BACK TO THE FUTURE: Bay Automotive owner sells Kia franchise to return focus to collision repair

OUTLET: Inside Business

By Lydia Wheeler
lydia.wheeler@insidebiz.com

Walter Wilkins II knows a thing or two about cars.

The owner of Bay Automotive in Norfolk raced single-seat open wheel cars semi-professionally until a bad crash at Daytona in 1975 forced him to retire.

“The crash ended my family’s support for me racing,” he said. “I had to do my own work on the car. I wasn’t the mechanic of caliber I had hired before, but it did help me understand cars a lot better.”
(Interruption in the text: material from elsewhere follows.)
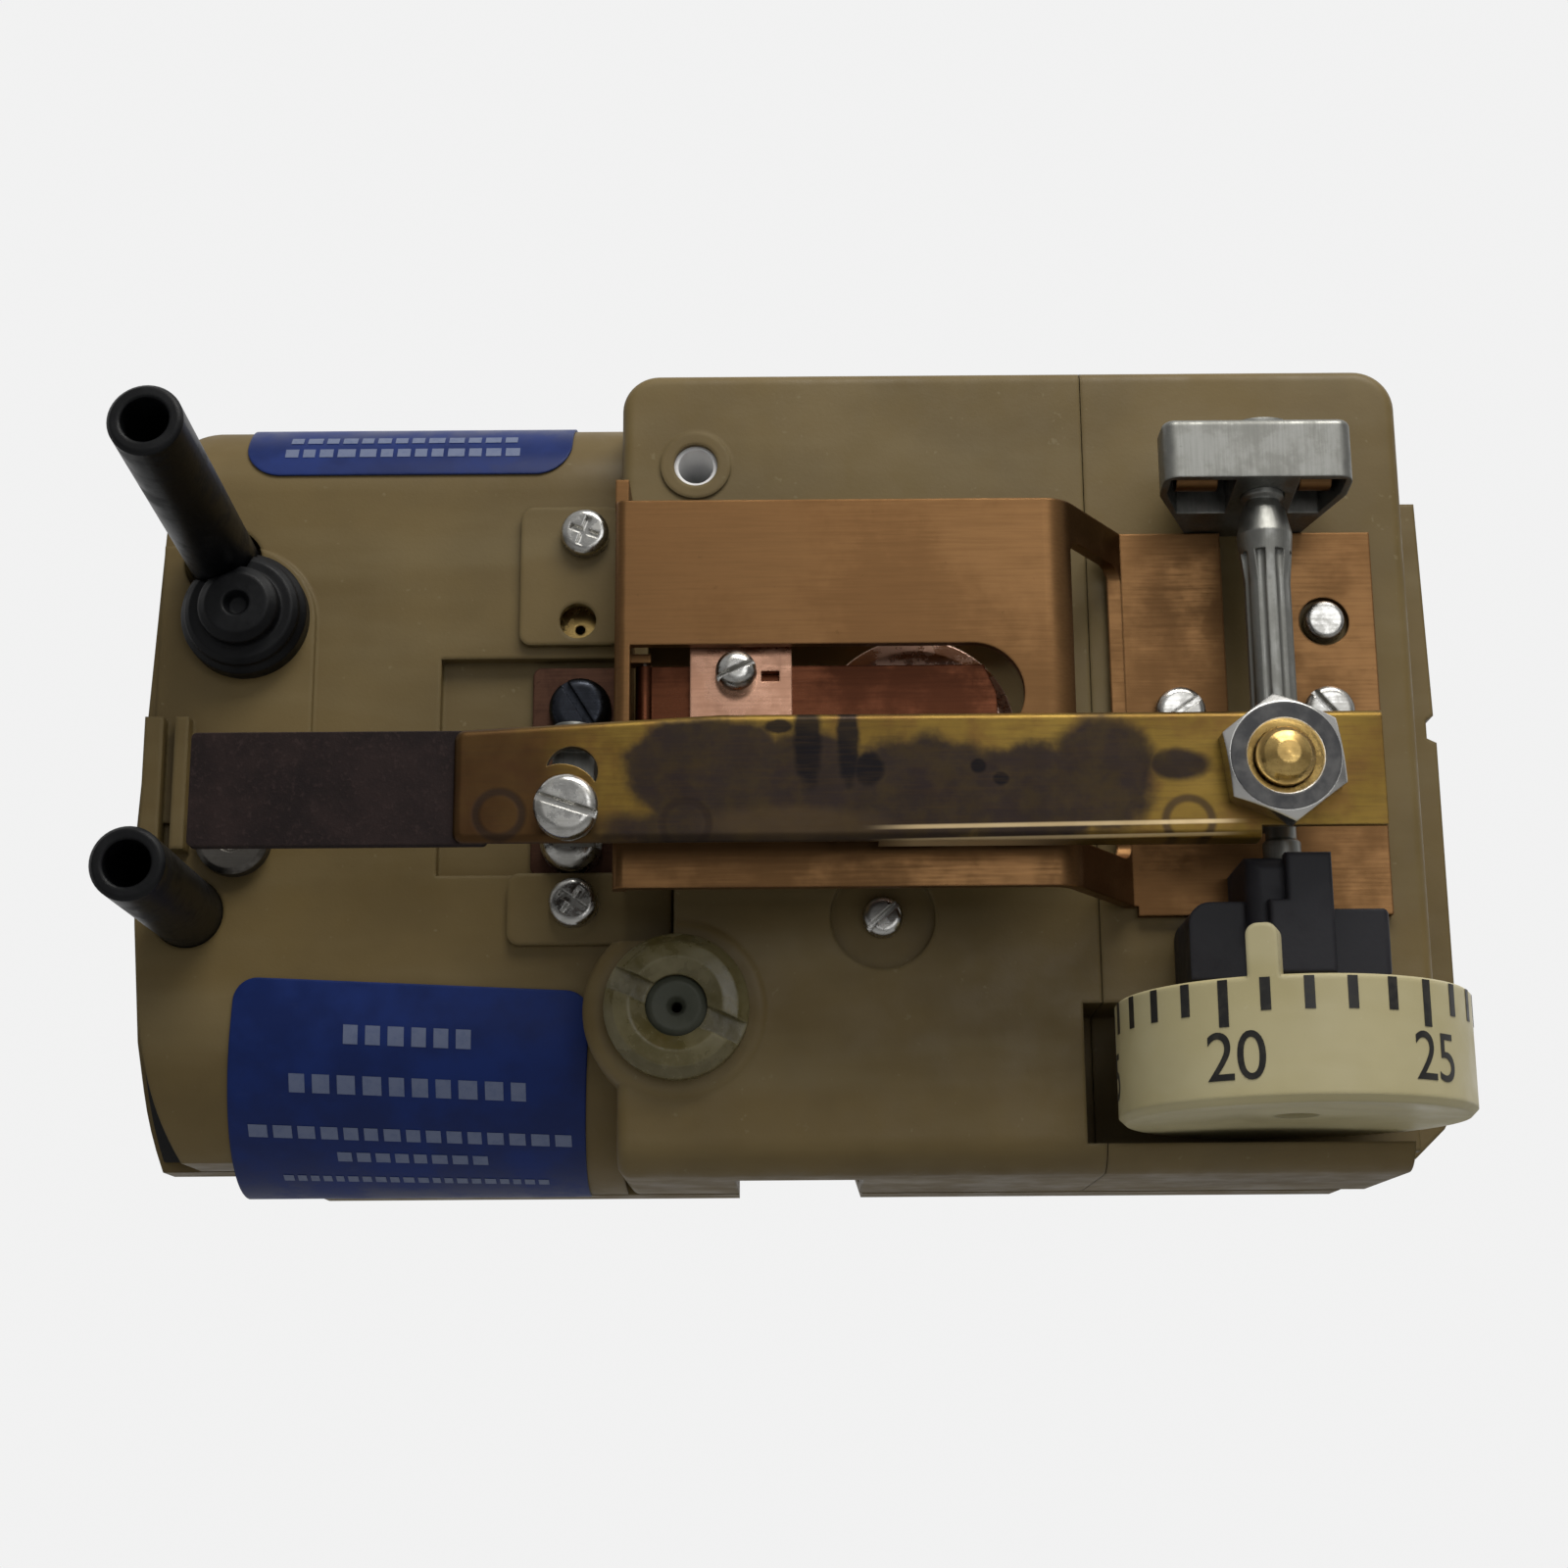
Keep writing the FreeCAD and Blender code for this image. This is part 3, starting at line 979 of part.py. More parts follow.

His grandfather, who opened Norfolk Motor Co. in downtown Norfolk in 1938, was the collision and repair expert in the family, and now Wilkins is bringing his business back to those roots. On Feb. 12, Bay Automotive sold its Kia franchise at 6970 N. Military Hwy. in Norfolk to First Team Auto and plans to instead focus on collision repair, vehicle repair and maintenance services.

“We’re going back to a simpler time when people could walk into a shop and talk to the person working on their car,” Wilkins said. “The dealer repair system has gotten too complicated.”

His goal is to open 10 new repair and service centers in the next five years. The company already has a shop, known as Bay Old Dominion, at 42nd and Colley Avenue. In addition to repairs, Wilkins plans to keep and expand his used car business, Bay Direct, on leased property next to Kia at 6950 N. Military Hwy.

In 12 to 18 months, Wilkins said he’ll exit his lease and move his pre-owned sales and repair services back into the space now occupied by Kia. First Team is moving the franchise to the former Green Gifford Chrysler Jeep Dodge property, now vacant, at 2747 N. Military Hwy.

Calls made to First Team were not returned.

Wilkins, who has 35 employees, said he will have to retrofit the former franchise and add space for a paint booth. The shift in business is his attempt to stay on top of an ever-changing industry. New vehicle sales, he said, dropped from 16.2 million in 2007 to 10.4 million in 2009. Though the market is recovering, people are keeping cars longer.

“The average age of a car on the road today is 11 years,” Wilkins said. “And 12,000 to 15,000 miles is what the average person drives a year, so that’s 132,000 miles on a car minimum. When I first started in the car business, 60,000 to 70,000 miles was it. Now, if you change your oil regularly, cars will last 150,000 to 170,000 miles.”

Changing a car’s oil every 3,000 miles is key. Wilkins said he’s seen Saabs with 200,000 miles.

In addition to growing Bay Automotive’s repair services, Wilkins plans to expand his pre-owned sales. He’s already made changes to his business model. He’s nixed commissions, opting to pay sales associates set salaries with a bonus for number of cars sold instead, and he’s focused on Internet sales.

“The way people are buying cars is changing,” he said. “We’re just staying with that trend and trying to get ahead of it. People used to come to a dealership and look around. Now they find their car online and go wherever the car is.”

Wilkins is used to change.

In 1981 he bought Wilkins Chevrolet from his father with the help of Motors Holding, a General Motors organization that provides investment capital for dealers to buy franchises, and renamed it Bay Chevrolet.

He then acquired Kia around 2000, followed by Saab in 2003. But when General Motors filed for bankruptcy in 2009 and closed dealerships around the country, Bay Chevrolet was one.

“We sold the franchise back to GM after working through Congress to get a law passed to at least allow an arbitration,” Wilkins said. “We settled with them after the law passed.”

Saab was next to fall, filing for bankruptcy in 2011. The company liquidated all of its assets and pulled its inventory from dealers. Wilkins was among the masses then, too.
“Ironically, Saab parts was a separate division of Saab that never went out of business,” he said. “It set up a U.S. distributor and named us a certified Saab repair facility,” a title the company still maintains.

Today, Eddy Harris is Wilkins’ top sales associate. On average she receives 200 to 250 online inquiries each month. It’s Bay Automotive’s goal to give a live response to those inquiries within 10 minutes during business hours.

The company claims to match or beat any other offers and all customers are given a three-day money-back guarantee. Change your mind and you can return or exchange the car you just bought.

It’s all for peace of mind, Wilkins said. He knows how nervous people get about the condition of the car when used.

How many pre-owned dealerships he’ll have has yet to be determined. He’s already in talks with two property owners about buying land for additional locations. He wouldn’t say where, but he thinks he might have something to announce soon.

“Sometimes these opportunities don’t wait.”